NAIROBI, Kenya, Sep 5 – The Monetary Policy Committee (MPC) kept with market expectations by cutting the Central Bank Rate (CBR) by 350 basis points to 13 percent from July’s rate of 16.5 percent.
The MPC cited tamed inflation now at 6.09 percent for August, a stable exchange rate that settled between the Sh83.90 to Sh84.32 band last month and fairly stable short term interest rates as major contributing factors to the rate reduction.
The foreign exchange reserves position of the Central Bank of Kenya (CBK) stood at $5.14 billion or 4.2 months of import cover at the end of August this year.
The shilling continued to slide against the dollar on Wednesday, as importers and inter-bank players bought dollars ahead of the rate announcement. However, the cut is likely to pile pressure on the local currency.
Most analysts interviewed by Capital FM News predicted a cut averaging 250 basis points, given positive indicators such as the 91-Day Treasury Bills rate standing at 8.2 percent.
The committee said that the credit risk in the country remains low as reflected by the ratio of gross non-performing loans to total loans remaining unchanged at 4.5 percent between June and July 2012.
Going forward, the MPC acknowledged that there remain risks to the positive indicators including vulnerability to international oil prices and any likely impact of drought affecting world food prices.

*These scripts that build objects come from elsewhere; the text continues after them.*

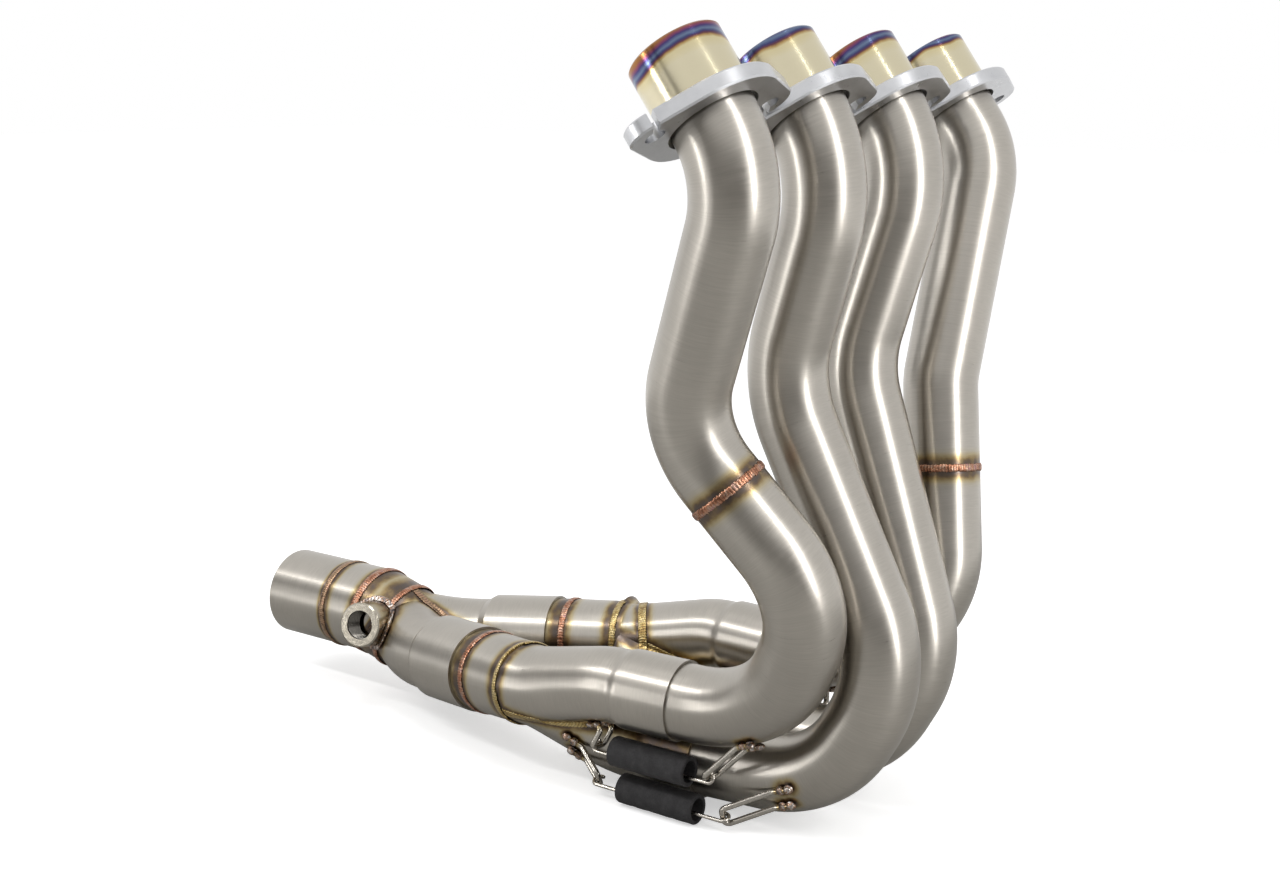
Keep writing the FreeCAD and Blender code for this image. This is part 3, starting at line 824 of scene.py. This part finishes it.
springs = []
for k in range(4):
    front, rear = hooks[k]["head"][2], hooks[k]["leg"][2]
    sides = [outward(*hooks[k][kind]) for kind in ("head", "leg")]
    name = "spring_%d" % (k + 1)
    springs.append(piece(name, spring_parts(front, rear, *sides), replaced=[name]))
print("springs:", len(springs))

# %% Cut the sleeves
SLEEVE_LENGTH = 45.0
SLEEVE_WALL = 2.2
SLEEVE_GAP = 0.3
SLEEVE_AROUND = 48
SLEEVE_RINGS = 90
RIM_ROUND = 0.6
RIM_SHARE = 0.14
WRINKLES = 9
WRINKLE_DEPTH = 0.22
SLEEVE_SEED = 30


def sleeve_parts(front, rear, seed):
    """A soft tube with rounded rims and fine wrinkles."""
    way = unit(rear - front)
    middle = (front + rear) / 2
    draw = np.random.default_rng(seed)
    share = np.linspace(-1, 1, SLEEVE_RINGS)
    inner = np.full(SLEEVE_RINGS, SPRING_R + SLEEVE_GAP)
    rim = np.clip((1 - np.abs(share)) * SLEEVE_LENGTH / 2 / RIM_ROUND, 0, 1)
    outer = inner + SLEEVE_WALL * (1 - RIM_SHARE + RIM_SHARE * np.sqrt(rim))
    angles = np.arange(SLEEVE_AROUND) * 2 * math.pi / SLEEVE_AROUND
    wrinkle = np.zeros((SLEEVE_RINGS, SLEEVE_AROUND))
    for wave in range(WRINKLES):
        turns = draw.integers(0, 4)
        pace = draw.uniform(6, 30)
        wrinkle += np.cos(share[:, None] * pace + turns * angles + draw.uniform(0, 6.3)) / WRINKLES
    outer = outer[:, None] - WRINKLE_DEPTH * (wrinkle + 0.6).clip(0, 2) * rim[:, None]
    places = middle + way * share[:, None] * SLEEVE_LENGTH / 2
    inside = np.repeat(inner[:, None], SLEEVE_AROUND, 1)
    line, ways, radii = there_and_back(places, np.repeat([way], SLEEVE_RINGS, 0), outer, inside)
    return [rings(line, ways, radii, SLEEVE_AROUND, hollow=True)]


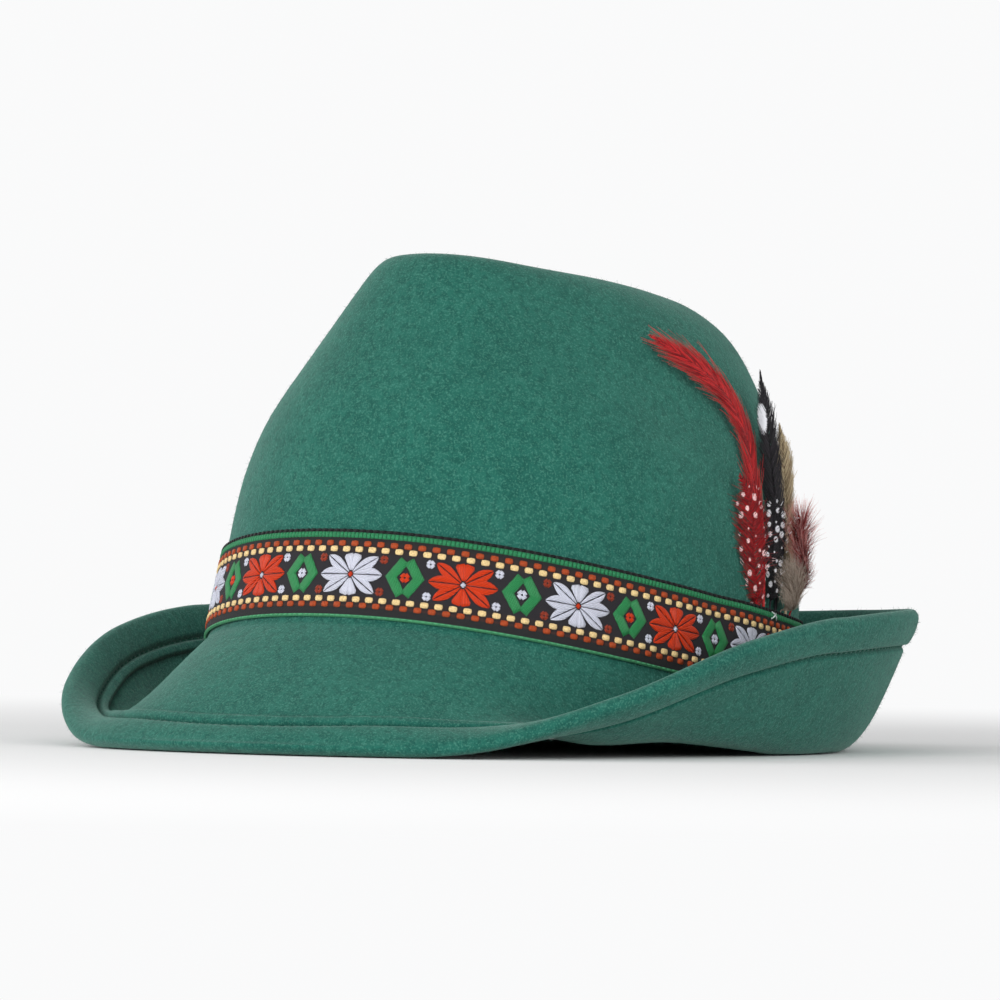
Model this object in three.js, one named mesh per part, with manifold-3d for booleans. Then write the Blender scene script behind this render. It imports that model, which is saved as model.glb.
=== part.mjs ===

In addition, the slowdown in global economic growth was also noted to have a dampening effect on both domestic growth and the balance of payments, which the CBK will continue to monitor.
Under the statement theme “Continuing to Consolidate Monetary Policy Gains to Support Economic Activity” the MPC clearly showed its focus remains on ensuring the country’s policy environment remains strong.
The latest sovereign credit rating by Fitch Ratings pegged Kenya’s rating at “B+ with stable outlook.”
All eyes will now shift to commercial banks to see a further cut in interest rates offering reprieve to borrowers in the coming months.